Ilustración de Roberto Peralta |
Ricardo Amadeus Morquecho Toledo
El tiempo se le iba, entre discursos mentales e imágenes violentas de un pasado a su lado, donde la súplica tomaba forma de miseria y su indiferencia de verdugo. El tiempo no le perdonaba los flagelos y desorientaba cada parte de su conciencia. Y es que él estaba desesperado, cansado y mermado de inquietudes que se presentaban como figuras y texturas. Él no olvidaba ni un momento su presencia; ese dulce aliento y esas tardes memorables. Parecía que su vida caducaba y la lucidez era evidente; se le notaba a lo lejos lo moribundo y ojeroso de pensar. Nadie sabía qué tenía.

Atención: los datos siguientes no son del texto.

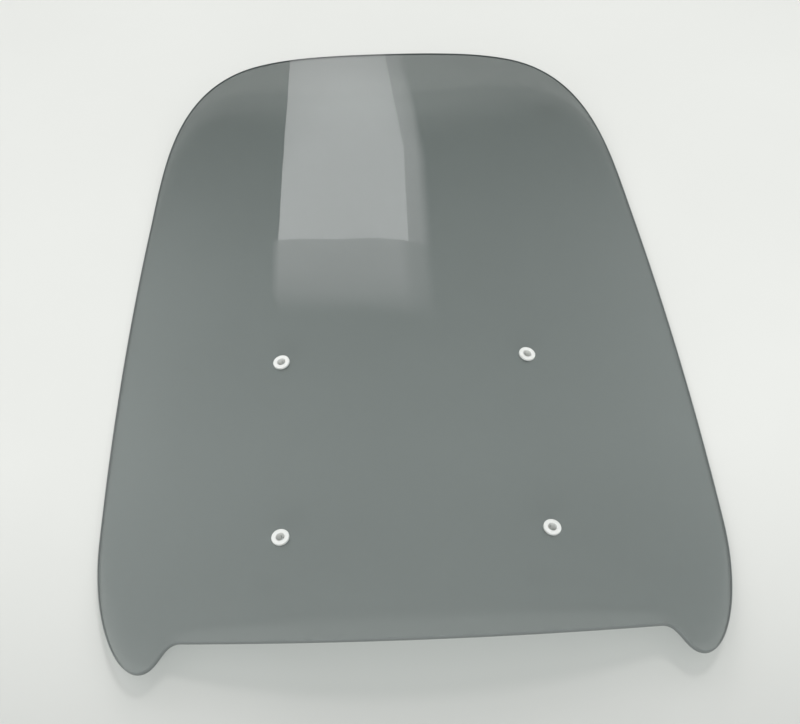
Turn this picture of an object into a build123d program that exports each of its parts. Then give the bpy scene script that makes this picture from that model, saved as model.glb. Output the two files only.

Lo veía salir de su casa, desde temprano, cuando que me despertaba para ir a la escuela primaria. Cada vez se le veía más delgado y en algunas noches se escuchaba sollozando entre paredes y luces de ciudad. Nunca fui su amigo y mucho menos me había tomado el atrevimiento de hablarle, pero se veía tan mal que daban ganas de darle consuelo. Claro que yo, siendo un joven, desconocía muchos de los dolores de la vida (me habían dado golpes en la cara y pisotones al jugar a la pelota, pero una herida del alma era desconocida para mí hasta ese entonces).